I want to point out two things here that position us in the authority that Jesus has already given us against the accuser:

1. They overcame by the blood of the Lamb! Jesus’ blood has made us righteous! His blood has shouted over us REDEEMED! FORGIVEN! WORHTY! In Gods sight, we are perfect. We are His perfect daughters. We need to declare that, even when we don’t feel like it. Speak it out!

2. And by the power of their testimony! They overcame by SPEAKING what the Lord has done for them, declaring His goodness in their lives. Even when you don’t feel like it, YOU SPEAK IT – YOU SHARE IT – YOU DECLARE IT! But you need to know what Jesus has done for you!

I have found that the ‘accuser’ is always there and his ways are the same. He will always throw things at you that you know can hurt, and that is usually things from our past, but it can be things that might have happened today!! Some days I listen to those accusations.

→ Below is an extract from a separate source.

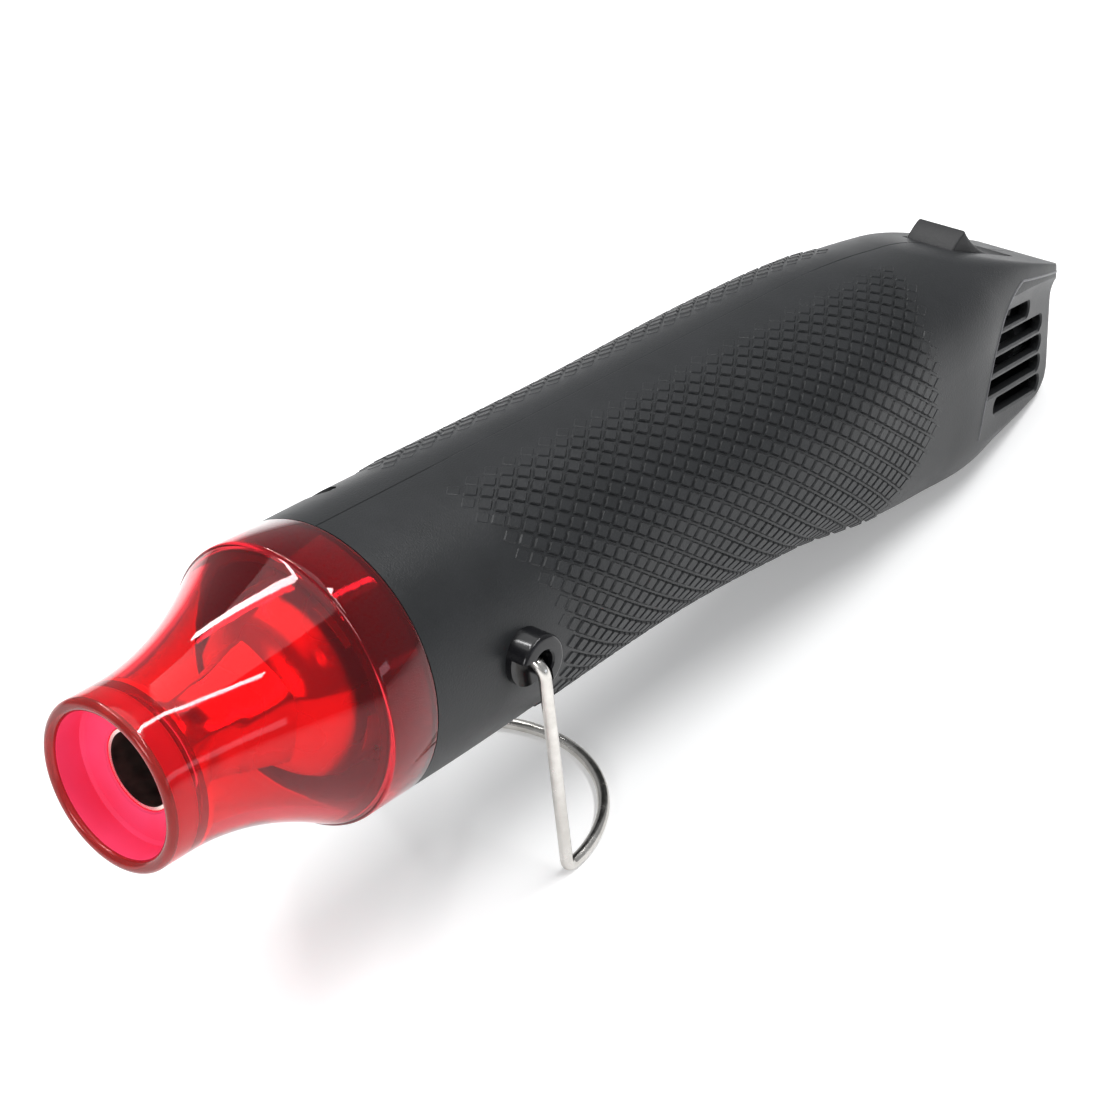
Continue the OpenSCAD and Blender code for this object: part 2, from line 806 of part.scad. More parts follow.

But I can choose to listen to that voice saying you are not good enough or I can shift my focus to Jesus and remind myself that HE IS GOOD ENOUGH. He has made me accepted in the Beloved. My mistakes from today or my past is not my identity, but in Jesus and His finished work!

Romans 8:15-17: “And you did not receive the “spirit of religious duty,” leading you back into the fear of never being good enough. But you have received the “Spirit of full acceptance,” enfolding you into the family of God. And you will never feel orphaned, for as He rises up within us, our spirits join Him in saying the words of tender affection, “Beloved Father!” For the Holy Spirit makes God’s fatherhood real to us as He whispers into our innermost being, “You are God’s beloved child!”